## begin

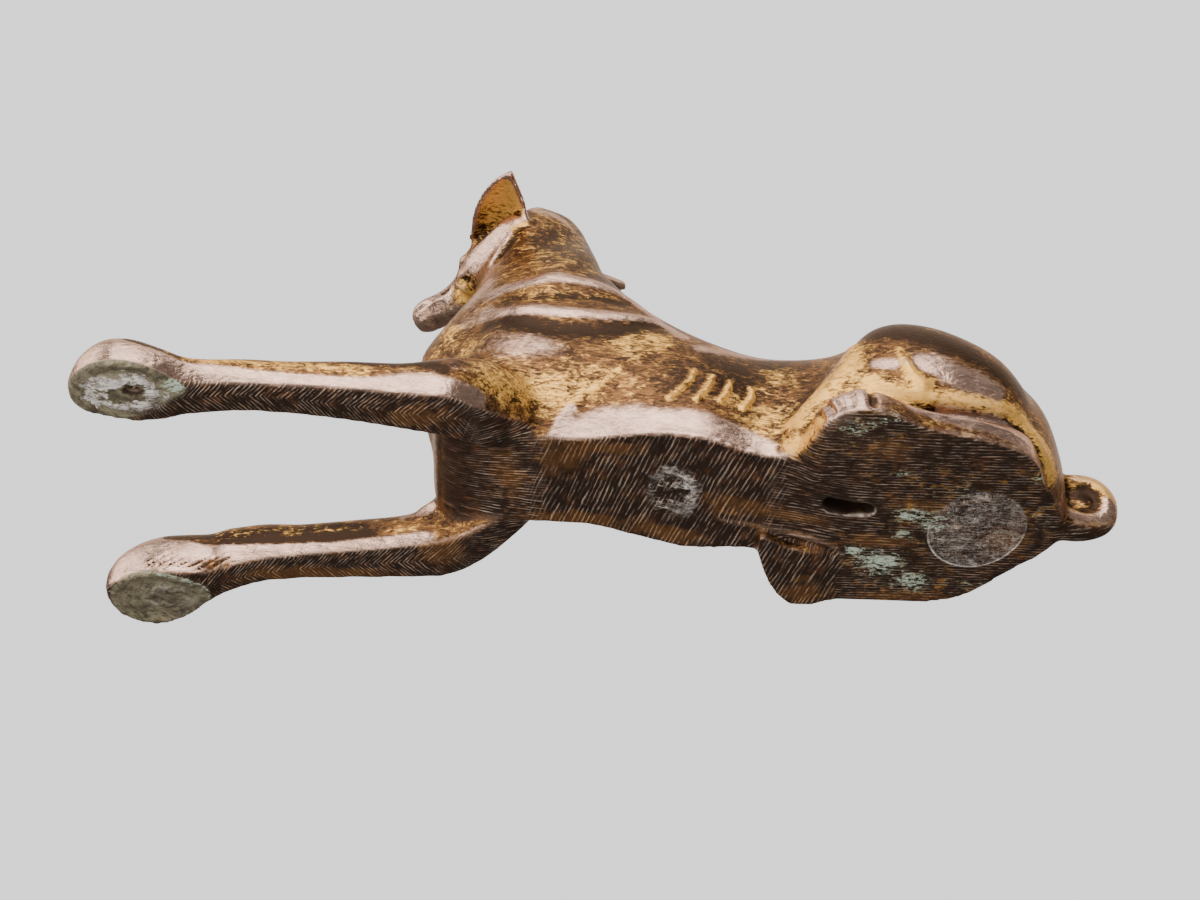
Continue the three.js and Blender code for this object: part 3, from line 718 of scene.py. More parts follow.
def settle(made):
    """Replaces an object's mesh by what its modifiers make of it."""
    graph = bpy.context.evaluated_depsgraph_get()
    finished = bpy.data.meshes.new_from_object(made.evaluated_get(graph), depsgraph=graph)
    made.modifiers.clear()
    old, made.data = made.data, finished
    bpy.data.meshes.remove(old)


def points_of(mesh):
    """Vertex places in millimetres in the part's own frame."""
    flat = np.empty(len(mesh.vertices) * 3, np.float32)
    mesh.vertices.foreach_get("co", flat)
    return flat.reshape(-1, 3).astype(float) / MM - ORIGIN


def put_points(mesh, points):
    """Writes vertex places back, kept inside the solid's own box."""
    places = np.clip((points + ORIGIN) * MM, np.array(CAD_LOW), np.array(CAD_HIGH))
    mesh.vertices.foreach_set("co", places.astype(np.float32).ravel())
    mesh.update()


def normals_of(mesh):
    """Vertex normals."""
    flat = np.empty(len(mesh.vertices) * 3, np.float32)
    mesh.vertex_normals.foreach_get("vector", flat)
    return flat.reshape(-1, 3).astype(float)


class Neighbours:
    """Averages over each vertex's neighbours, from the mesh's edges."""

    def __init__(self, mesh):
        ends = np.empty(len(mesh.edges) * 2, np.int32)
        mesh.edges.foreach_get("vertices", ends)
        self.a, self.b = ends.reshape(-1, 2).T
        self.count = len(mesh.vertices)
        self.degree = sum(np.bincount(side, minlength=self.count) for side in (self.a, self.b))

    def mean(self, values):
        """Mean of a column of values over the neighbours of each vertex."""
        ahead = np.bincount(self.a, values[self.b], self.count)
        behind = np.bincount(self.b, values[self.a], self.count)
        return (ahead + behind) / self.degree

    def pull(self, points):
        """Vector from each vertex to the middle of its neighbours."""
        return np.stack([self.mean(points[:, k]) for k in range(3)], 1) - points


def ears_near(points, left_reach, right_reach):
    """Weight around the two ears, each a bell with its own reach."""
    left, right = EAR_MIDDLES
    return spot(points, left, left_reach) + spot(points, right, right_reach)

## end

• [Exercise instructions]:
Repeat every line of the material exactly as given.

• [Response]:
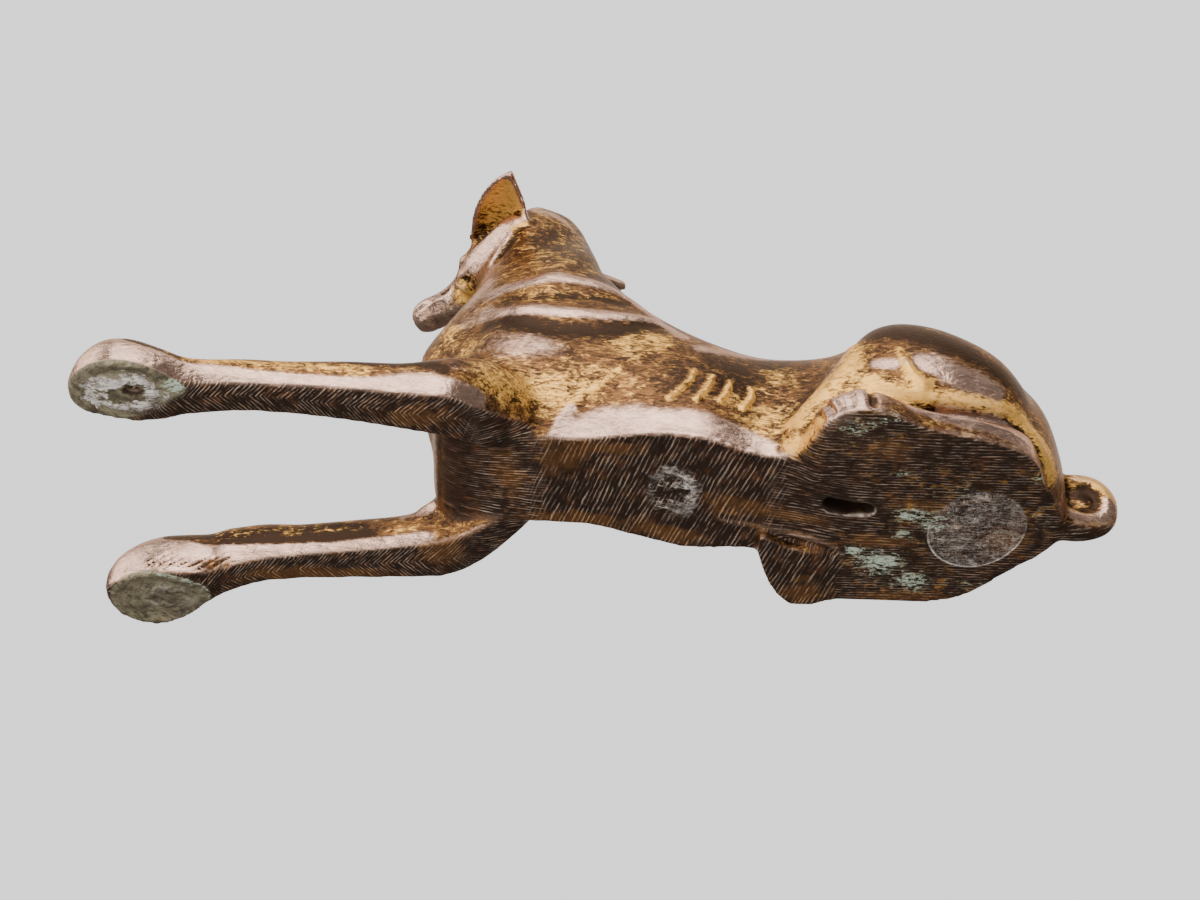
Continue the three.js and Blender code for this object: part 3, from line 718 of scene.py. More parts follow.
def settle(made):
    """Replaces an object's mesh by what its modifiers make of it."""
    graph = bpy.context.evaluated_depsgraph_get()
    finished = bpy.data.meshes.new_from_object(made.evaluated_get(graph), depsgraph=graph)
    made.modifiers.clear()
    old, made.data = made.data, finished
    bpy.data.meshes.remove(old)


def points_of(mesh):
    """Vertex places in millimetres in the part's own frame."""
    flat = np.empty(len(mesh.vertices) * 3, np.float32)
    mesh.vertices.foreach_get("co", flat)
    return flat.reshape(-1, 3).astype(float) / MM - ORIGIN


def put_points(mesh, points):
    """Writes vertex places back, kept inside the solid's own box."""
    places = np.clip((points + ORIGIN) * MM, np.array(CAD_LOW), np.array(CAD_HIGH))
    mesh.vertices.foreach_set("co", places.astype(np.float32).ravel())
    mesh.update()


def normals_of(mesh):
    """Vertex normals."""
    flat = np.empty(len(mesh.vertices) * 3, np.float32)
    mesh.vertex_normals.foreach_get("vector", flat)
    return flat.reshape(-1, 3).astype(float)


class Neighbours:
    """Averages over each vertex's neighbours, from the mesh's edges."""

    def __init__(self, mesh):
        ends = np.empty(len(mesh.edges) * 2, np.int32)
        mesh.edges.foreach_get("vertices", ends)
        self.a, self.b = ends.reshape(-1, 2).T
        self.count = len(mesh.vertices)
        self.degree = sum(np.bincount(side, minlength=self.count) for side in (self.a, self.b))

    def mean(self, values):
        """Mean of a column of values over the neighbours of each vertex."""
        ahead = np.bincount(self.a, values[self.b], self.count)
        behind = np.bincount(self.b, values[self.a], self.count)
        return (ahead + behind) / self.degree

    def pull(self, points):
        """Vector from each vertex to the middle of its neighbours."""
        return np.stack([self.mean(points[:, k]) for k in range(3)], 1) - points


def ears_near(points, left_reach, right_reach):
    """Weight around the two ears, each a bell with its own reach."""
    left, right = EAR_MIDDLES
    return spot(points, left, left_reach) + spot(points, right, right_reach)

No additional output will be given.